OBJECTIVE: Find the lines that hold "their". Report only how many there are.

THE RECORDS:
+ + +

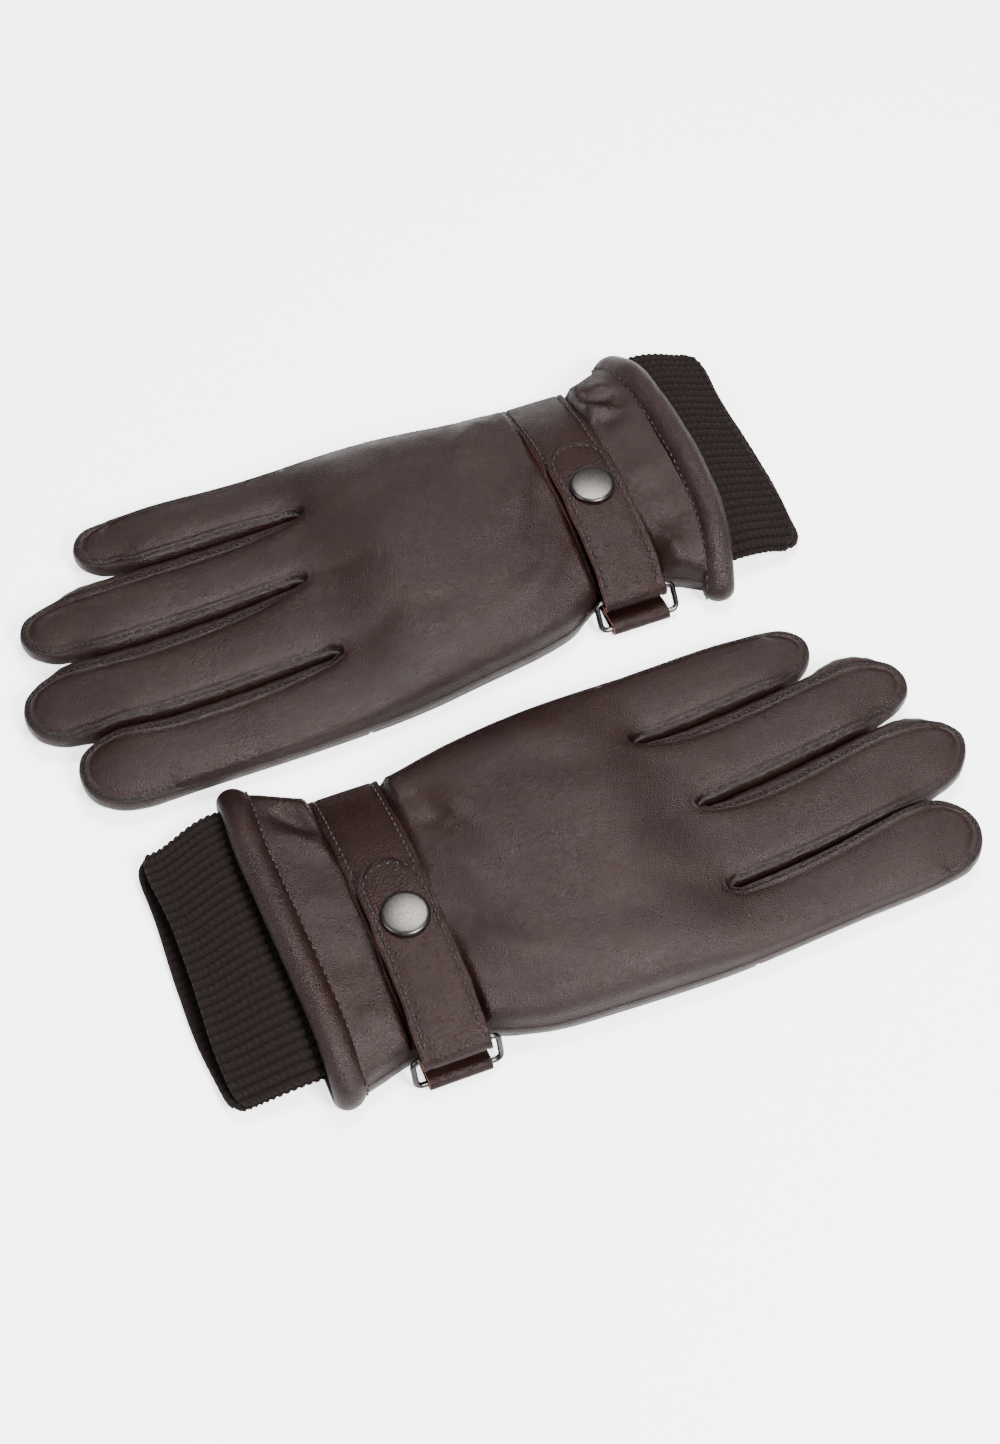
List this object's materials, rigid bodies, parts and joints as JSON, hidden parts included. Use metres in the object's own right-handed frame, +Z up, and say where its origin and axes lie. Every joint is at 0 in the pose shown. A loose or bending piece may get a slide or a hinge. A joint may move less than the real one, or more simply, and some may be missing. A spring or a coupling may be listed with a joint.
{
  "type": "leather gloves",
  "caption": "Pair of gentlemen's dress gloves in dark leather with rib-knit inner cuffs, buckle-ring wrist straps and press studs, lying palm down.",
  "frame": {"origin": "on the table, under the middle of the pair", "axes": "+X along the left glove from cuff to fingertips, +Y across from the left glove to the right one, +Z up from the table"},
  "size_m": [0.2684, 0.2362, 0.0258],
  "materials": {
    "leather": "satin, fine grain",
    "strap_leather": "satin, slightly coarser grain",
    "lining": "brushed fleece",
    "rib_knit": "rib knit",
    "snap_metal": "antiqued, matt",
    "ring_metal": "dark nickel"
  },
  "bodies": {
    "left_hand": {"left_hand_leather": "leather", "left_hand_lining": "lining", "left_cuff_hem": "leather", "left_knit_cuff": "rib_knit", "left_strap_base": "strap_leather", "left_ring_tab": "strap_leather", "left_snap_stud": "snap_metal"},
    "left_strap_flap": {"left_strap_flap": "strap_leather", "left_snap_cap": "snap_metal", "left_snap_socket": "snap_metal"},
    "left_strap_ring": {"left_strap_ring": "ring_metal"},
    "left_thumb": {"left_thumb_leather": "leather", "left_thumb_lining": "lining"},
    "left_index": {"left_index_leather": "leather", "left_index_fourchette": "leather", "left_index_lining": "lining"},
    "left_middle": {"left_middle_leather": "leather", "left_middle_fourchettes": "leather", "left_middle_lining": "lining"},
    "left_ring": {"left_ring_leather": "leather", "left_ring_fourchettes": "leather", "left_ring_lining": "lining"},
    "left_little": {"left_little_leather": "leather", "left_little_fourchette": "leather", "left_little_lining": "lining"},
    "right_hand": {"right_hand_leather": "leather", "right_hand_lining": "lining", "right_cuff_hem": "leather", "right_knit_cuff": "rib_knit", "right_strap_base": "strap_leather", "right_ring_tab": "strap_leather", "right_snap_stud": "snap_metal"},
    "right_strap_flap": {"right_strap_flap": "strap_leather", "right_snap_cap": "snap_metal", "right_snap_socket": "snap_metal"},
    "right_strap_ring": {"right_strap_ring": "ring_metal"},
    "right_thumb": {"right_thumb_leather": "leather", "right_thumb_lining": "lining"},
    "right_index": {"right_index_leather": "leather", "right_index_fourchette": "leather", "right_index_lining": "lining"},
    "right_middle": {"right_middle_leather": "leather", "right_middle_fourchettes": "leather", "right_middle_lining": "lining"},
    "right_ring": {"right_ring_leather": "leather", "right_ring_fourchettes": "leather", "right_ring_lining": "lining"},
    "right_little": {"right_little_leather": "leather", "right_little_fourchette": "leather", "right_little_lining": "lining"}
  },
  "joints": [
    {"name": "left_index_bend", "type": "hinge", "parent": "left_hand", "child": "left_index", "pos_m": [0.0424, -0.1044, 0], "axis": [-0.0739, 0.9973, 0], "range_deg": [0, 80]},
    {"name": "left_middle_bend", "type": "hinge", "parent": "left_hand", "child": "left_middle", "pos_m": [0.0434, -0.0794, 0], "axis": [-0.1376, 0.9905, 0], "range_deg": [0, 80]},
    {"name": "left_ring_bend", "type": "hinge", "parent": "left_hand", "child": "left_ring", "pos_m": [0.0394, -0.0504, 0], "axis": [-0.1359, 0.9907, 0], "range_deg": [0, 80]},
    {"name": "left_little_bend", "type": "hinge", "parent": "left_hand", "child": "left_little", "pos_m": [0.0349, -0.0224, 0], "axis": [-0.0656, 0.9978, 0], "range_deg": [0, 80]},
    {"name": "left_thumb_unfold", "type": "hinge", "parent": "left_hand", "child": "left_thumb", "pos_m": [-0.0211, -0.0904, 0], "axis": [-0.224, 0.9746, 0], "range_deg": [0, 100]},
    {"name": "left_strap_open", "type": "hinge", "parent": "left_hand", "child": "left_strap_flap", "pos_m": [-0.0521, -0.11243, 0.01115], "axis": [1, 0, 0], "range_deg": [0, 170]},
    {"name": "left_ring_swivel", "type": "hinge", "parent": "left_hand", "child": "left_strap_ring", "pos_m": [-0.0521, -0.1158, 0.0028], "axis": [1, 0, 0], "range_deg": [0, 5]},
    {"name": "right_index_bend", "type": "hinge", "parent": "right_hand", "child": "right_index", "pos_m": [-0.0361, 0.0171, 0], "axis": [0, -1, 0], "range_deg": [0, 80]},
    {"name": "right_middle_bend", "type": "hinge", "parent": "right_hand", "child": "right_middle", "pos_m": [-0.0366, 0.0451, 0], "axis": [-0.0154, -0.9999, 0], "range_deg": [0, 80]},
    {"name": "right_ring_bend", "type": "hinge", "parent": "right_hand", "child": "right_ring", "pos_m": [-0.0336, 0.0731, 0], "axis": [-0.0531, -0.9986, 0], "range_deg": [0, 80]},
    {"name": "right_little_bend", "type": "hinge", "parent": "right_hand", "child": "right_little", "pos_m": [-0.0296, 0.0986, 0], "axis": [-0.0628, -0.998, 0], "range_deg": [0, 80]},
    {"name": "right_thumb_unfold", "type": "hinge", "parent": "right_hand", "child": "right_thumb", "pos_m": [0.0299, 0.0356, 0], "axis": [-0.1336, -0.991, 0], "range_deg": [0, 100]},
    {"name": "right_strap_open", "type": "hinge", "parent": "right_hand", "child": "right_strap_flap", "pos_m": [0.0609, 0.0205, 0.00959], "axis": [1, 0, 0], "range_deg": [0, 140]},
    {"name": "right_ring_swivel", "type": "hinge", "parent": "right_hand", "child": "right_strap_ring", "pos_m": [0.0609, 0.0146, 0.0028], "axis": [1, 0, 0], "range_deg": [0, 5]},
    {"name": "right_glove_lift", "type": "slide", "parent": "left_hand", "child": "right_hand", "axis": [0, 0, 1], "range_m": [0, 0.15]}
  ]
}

+ + +

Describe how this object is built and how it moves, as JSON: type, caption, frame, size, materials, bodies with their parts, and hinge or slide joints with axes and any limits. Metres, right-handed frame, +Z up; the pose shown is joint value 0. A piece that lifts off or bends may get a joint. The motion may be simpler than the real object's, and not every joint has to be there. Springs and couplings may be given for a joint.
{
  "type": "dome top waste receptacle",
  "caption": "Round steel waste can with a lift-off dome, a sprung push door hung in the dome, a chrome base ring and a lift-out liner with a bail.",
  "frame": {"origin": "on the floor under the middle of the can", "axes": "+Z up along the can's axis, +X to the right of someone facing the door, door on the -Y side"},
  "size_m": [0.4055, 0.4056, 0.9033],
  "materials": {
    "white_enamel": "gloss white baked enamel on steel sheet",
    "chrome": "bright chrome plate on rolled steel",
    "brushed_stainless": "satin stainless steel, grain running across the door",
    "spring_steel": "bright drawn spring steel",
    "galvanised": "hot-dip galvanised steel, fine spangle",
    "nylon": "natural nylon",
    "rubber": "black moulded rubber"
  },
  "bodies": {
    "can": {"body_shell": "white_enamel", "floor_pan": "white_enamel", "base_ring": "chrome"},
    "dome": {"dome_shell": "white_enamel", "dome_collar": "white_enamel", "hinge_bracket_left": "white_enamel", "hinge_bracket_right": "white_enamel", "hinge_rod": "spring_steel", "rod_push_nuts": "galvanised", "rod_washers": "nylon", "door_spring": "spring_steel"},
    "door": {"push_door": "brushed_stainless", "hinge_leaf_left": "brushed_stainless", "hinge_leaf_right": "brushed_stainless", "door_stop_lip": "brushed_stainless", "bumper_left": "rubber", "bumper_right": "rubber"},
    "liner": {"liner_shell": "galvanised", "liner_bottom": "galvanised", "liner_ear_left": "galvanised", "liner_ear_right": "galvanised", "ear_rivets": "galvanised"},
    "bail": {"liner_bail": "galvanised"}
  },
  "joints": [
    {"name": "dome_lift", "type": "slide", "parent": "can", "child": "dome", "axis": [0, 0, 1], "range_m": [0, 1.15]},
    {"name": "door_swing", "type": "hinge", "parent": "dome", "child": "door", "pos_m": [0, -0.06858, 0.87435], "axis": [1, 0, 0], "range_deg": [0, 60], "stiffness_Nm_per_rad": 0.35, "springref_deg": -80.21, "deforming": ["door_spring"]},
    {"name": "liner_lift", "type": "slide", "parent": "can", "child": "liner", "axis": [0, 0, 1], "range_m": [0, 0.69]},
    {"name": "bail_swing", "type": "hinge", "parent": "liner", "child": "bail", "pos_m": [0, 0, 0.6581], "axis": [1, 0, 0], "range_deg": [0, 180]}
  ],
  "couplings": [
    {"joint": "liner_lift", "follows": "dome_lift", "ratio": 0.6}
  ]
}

+ + +

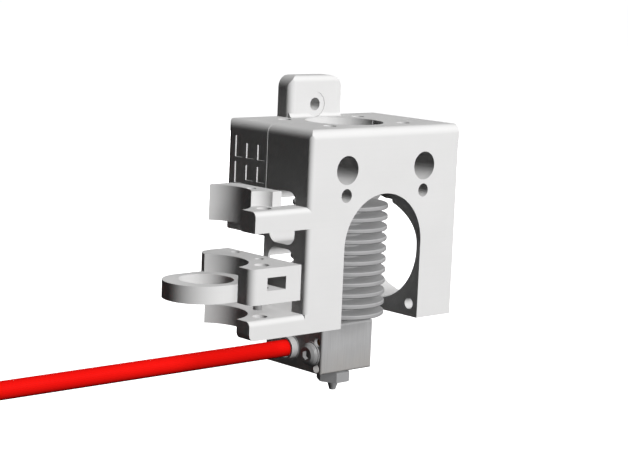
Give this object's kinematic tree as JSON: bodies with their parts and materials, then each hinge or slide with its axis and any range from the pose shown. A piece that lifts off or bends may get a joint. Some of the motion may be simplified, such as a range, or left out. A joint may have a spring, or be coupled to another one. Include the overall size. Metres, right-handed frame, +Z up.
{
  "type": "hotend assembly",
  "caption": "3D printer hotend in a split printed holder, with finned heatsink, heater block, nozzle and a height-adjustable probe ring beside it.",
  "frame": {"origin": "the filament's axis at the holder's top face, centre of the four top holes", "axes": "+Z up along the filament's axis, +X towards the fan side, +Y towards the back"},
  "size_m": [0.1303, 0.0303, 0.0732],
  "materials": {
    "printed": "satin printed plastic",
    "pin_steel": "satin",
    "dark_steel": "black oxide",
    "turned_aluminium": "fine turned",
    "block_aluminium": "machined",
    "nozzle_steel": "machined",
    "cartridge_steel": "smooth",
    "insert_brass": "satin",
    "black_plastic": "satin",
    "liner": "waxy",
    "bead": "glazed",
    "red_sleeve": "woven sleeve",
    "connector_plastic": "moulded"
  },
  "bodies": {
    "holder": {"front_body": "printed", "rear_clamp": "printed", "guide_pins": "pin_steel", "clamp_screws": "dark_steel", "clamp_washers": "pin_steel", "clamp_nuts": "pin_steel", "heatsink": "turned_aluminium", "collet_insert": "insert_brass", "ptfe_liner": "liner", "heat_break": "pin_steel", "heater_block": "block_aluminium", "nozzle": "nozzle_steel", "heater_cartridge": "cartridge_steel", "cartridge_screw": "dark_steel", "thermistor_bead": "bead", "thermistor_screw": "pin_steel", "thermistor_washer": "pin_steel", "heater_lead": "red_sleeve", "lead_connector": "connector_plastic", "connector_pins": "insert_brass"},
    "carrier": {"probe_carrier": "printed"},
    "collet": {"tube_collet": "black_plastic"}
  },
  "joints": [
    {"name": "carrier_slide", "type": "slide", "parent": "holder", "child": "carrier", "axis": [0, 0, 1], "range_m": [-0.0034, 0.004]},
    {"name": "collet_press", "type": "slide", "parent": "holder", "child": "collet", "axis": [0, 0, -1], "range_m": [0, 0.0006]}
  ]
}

+ + +

TASK ANSWER: 2